Born in 1922 in Paris, she married French politician Andre Bettencourt at the age of 27. Her husband notably served as a minister at the end of the 1960s and beginning of the 1970s. He died in 2007.

Liliane Bettencourt inherited the L'Oreal fortune upon the death of her father in 1957. When the company went public six years later, she continued to own a majority stake.

As the world's leading beauty company, L'Oreal generated sales amounting to 25.8 billion euros in 2016 and employs 89,300 people worldwide, according to the company. Its many beauty brands -- beyond the original L'Oreal name -- include Lancome, The Body Shop, Kiehl's, Urban Decay, Garnier, Maybelline and Redken.

The "Bettencourt Affair" case, which has wound its way through French courts and newspapers for years, stemmed from a 2007 complaint filed by Bettencourt's daughter accusing one of her mother's closest friends, the photographer Francois-Marie Banier, of manipulating the elderly widow into giving him artwork and cash.

In 2015, a French court handed Banier a three-year prison sentence on charges of swindling millions of euros from Bettencourt by taking advantage of her weak mental state.

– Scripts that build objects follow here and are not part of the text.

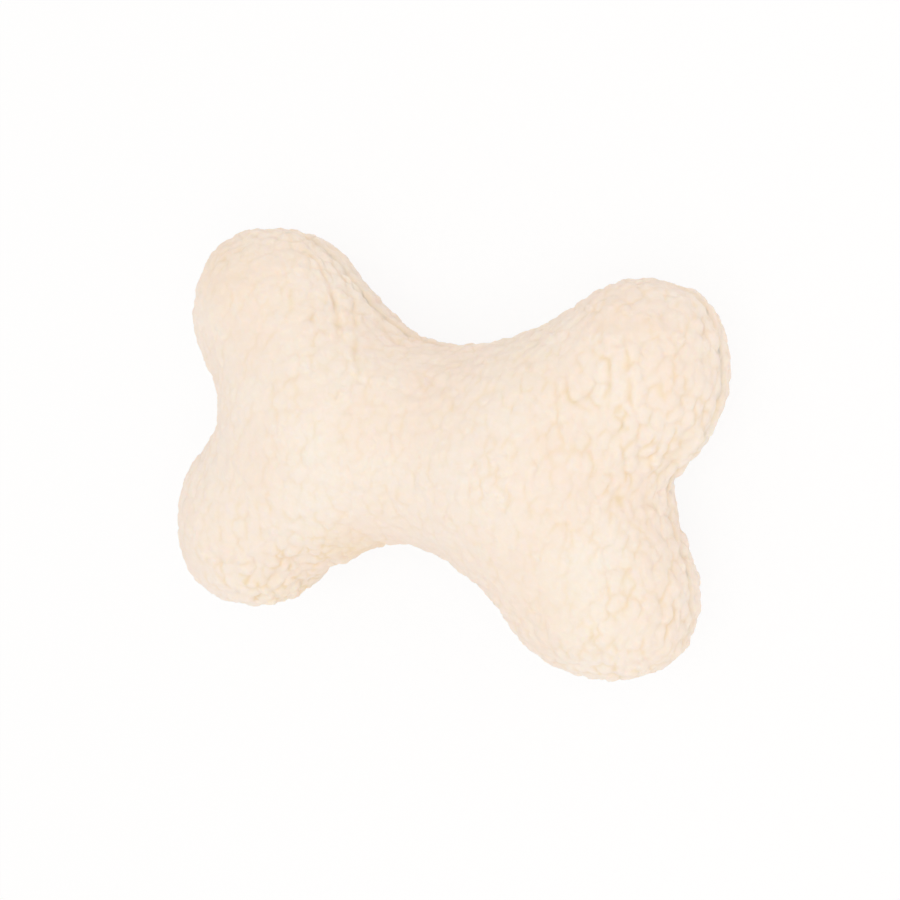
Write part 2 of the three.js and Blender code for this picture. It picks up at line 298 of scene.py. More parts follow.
# Lamps: metres right, up and back of the toy as the camera sees them, then width, power and colour
LAMPS = {
    "key_light": ((-0.17, -0.2, 1.3), 1.1, 5.45, (0.83, 0.92, 1.0)),
    "side_light": ((1.15, 0.4, 0.2), 0.9, 1.95, (0.22, 0.46, 1.0)),
}
WORLD_COLOUR = (1, 0.957, 0.93, 1)
WORLD_STRENGTH = 0.864
FLOOR_HALF_SIDE = 3.0
FLOOR_COLOUR = (0.95, 0.92, 0.89, 1)
FLOOR_WHITENESS = 0.88
WHITE = (1, 1, 1, 1)

# Colours of the fleece, of the painted shade between its curls and between its tufts, of the wadding and of
# the thread
CREAM_SHADE = (0.94, 0.79, 0.68, 1)
CREAM = (0.975, 0.86, 0.775, 1)
PAINTED_CURL_SHADE = (0.92, 0.75, 0.52, 1)
SHADE_BETWEEN_TUFTS = (0.82, 0.64, 0.31, 1)
SHADE_BETWEEN_SHARE = 0.5
SHEEN = (1.0, 0.84, 0.76, 1)
WADDING_SHADE = (0.86, 0.86, 0.85, 1)
WADDING_WHITE = (0.95, 0.95, 0.94, 1)
THREAD_SHADE = (0.84, 0.75, 0.61, 1)
THREAD_LIGHT = (0.93, 0.86, 0.74, 1)


def smoothstep(t):
    t = np.clip(t, 0.0, 1.0)
    return t * t * (3 - 2 * t)


def grown(shares, amount):
    """A share that is always there and one that grows with an amount."""
    always, more = shares
    return always + more * amount


# Camera, light and floor
def add_camera():
    yaw, pitch, roll = (math.radians(a) for a in (CAMERA_YAW, CAMERA_PITCH, CAMERA_ROLL))
    turn = Matrix.Rotation(roll, 3, "Z") @ Matrix.Rotation(pitch, 3, "X") @ Matrix.Rotation(yaw, 3, "Y")
    away = turn.transposed() @ Vector((CAMERA_OFFSET[0], CAMERA_OFFSET[1], CAMERA_DISTANCE))
    place = (Vector((0, 0, SEAM_HEIGHT)) + away) * MM
    data = bpy.data.cameras.new("camera")
    data.sensor_fit = "HORIZONTAL"
    data.sensor_width = SENSOR
    data.lens = SENSOR * PIXELS_PER_MM * CAMERA_DISTANCE / PHOTO_SIDE
    data.clip_start = 0.01
    data.clip_end = 20.0
    camera = bpy.data.objects.new("camera", data)
    camera.matrix_world = Matrix.Translation(place) @ turn.transposed().to_4x4()
    bpy.context.collection.objects.link(camera)
    bpy.context.scene.camera = camera
    return camera


def add_lamps(camera):
    """The lamps, each a disc that faces the toy's middle."""
    to_camera = camera.matrix_world.to_3x3()
    middle = Vector((0, 0, SEAM_HEIGHT * MM))
    for name, (steps, width, power, colour) in LAMPS.items():
        data = bpy.data.lights.new(name, "AREA")
        data.shape = "DISK"
        data.size = width
        data.energy = power
        data.color = colour
        lamp = bpy.data.objects.new(name, data)
        lamp.location = middle + to_camera @ Vector(steps)
        lamp.rotation_euler = (middle - lamp.location).to_track_quat("-Z", "Y").to_euler()
        bpy.context.collection.objects.link(lamp)


def add_node(nodes, kind, **sockets):
    """A shader node with some of its sockets set. An underscore in a socket's name stands for a space."""
    node = nodes.new("ShaderNode" + kind)
    for name, value in sockets.items():
        node.inputs[name.replace("_", " ")].default_value = value
    return node


def math_node(nodes, operation, second=0.0):
    """A math node whose second input is a plain number, unless something is linked to it."""
    node = add_node(nodes, "Math")
    node.operation = operation
    node.inputs[1].default_value = second
    return node


def make_world():
    """Even light on the toy, and plain white wherever the world itself is seen, mirrored or seen through."""
    world = bpy.data.worlds.new("studio")
    bpy.context.scene.world = world
    world.use_nodes = True
    nodes, links = world.node_tree.nodes, world.node_tree.links
    nodes.clear()
    rays = add_node(nodes, "LightPath")
    shown = rays.outputs["Is Camera Ray"]
    for kind in ("Is Glossy Ray", "Is Transmission Ray"):
        either = math_node(nodes, "MAXIMUM")
        links.new(shown, either.inputs[0])
        links.new(rays.outputs[kind], either.inputs[1])
        shown = either.outputs[0]
    lit = add_node(nodes, "Background", Color=WORLD_COLOUR, Strength=WORLD_STRENGTH)
    seen = add_node(nodes, "Background", Color=WHITE, Strength=1.0)
    pick = add_node(nodes, "MixShader")
    out = add_node(nodes, "OutputWorld")
    links.new(shown, pick.inputs[0])
    links.new(lit.outputs[0], pick.inputs[1])
    links.new(seen.outputs[0], pick.inputs[2])
    links.new(pick.outputs[0], out.inputs[0])


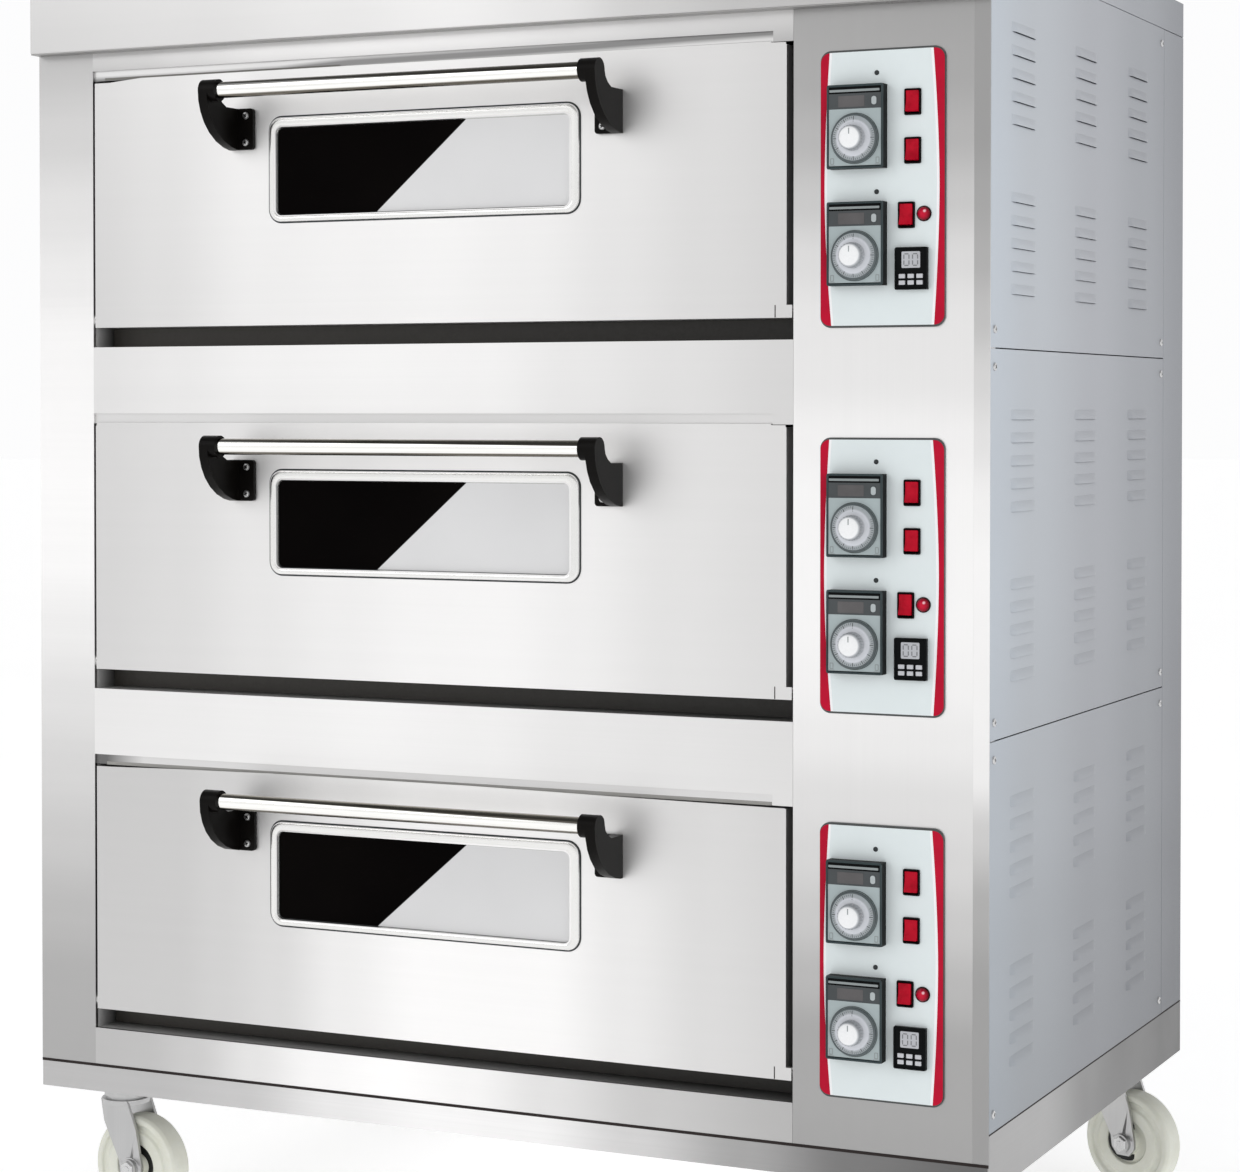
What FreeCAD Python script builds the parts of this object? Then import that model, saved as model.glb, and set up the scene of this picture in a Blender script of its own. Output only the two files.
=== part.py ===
import FreeCAD, Part
import Sketcher
import math
import os
import re

# Three-deck electric bakery oven on four swivel casters.
# Millimetres, +Z up, front facing -Y, controls on the +X side.
# Working coordinates: X from the casing's left face, Y from the front sheet
# towards the rear, Z from the floor.  Each sub-part's Placement moves it so
# that the origin is under the middle of the whole oven.

V = FreeCAD.Vector
doc = FreeCAD.newDocument("DeckOven")
sheet = doc.addObject("Spreadsheet::Sheet", "Dims")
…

The court acquitted a former ally of former President Nicolas Sarkozy in the case.

Sarkozy's former campaign treasurer, Eric Woerth, was acquitted on charges of "abuse of weakness" and taking donations from Bettencourt during the 2007 presidential election campaign.

Sarkozy himself was cleared in 2013 of preliminary charges.

Bettencourt is survived by her daughter, Francoise, who was born in 1953.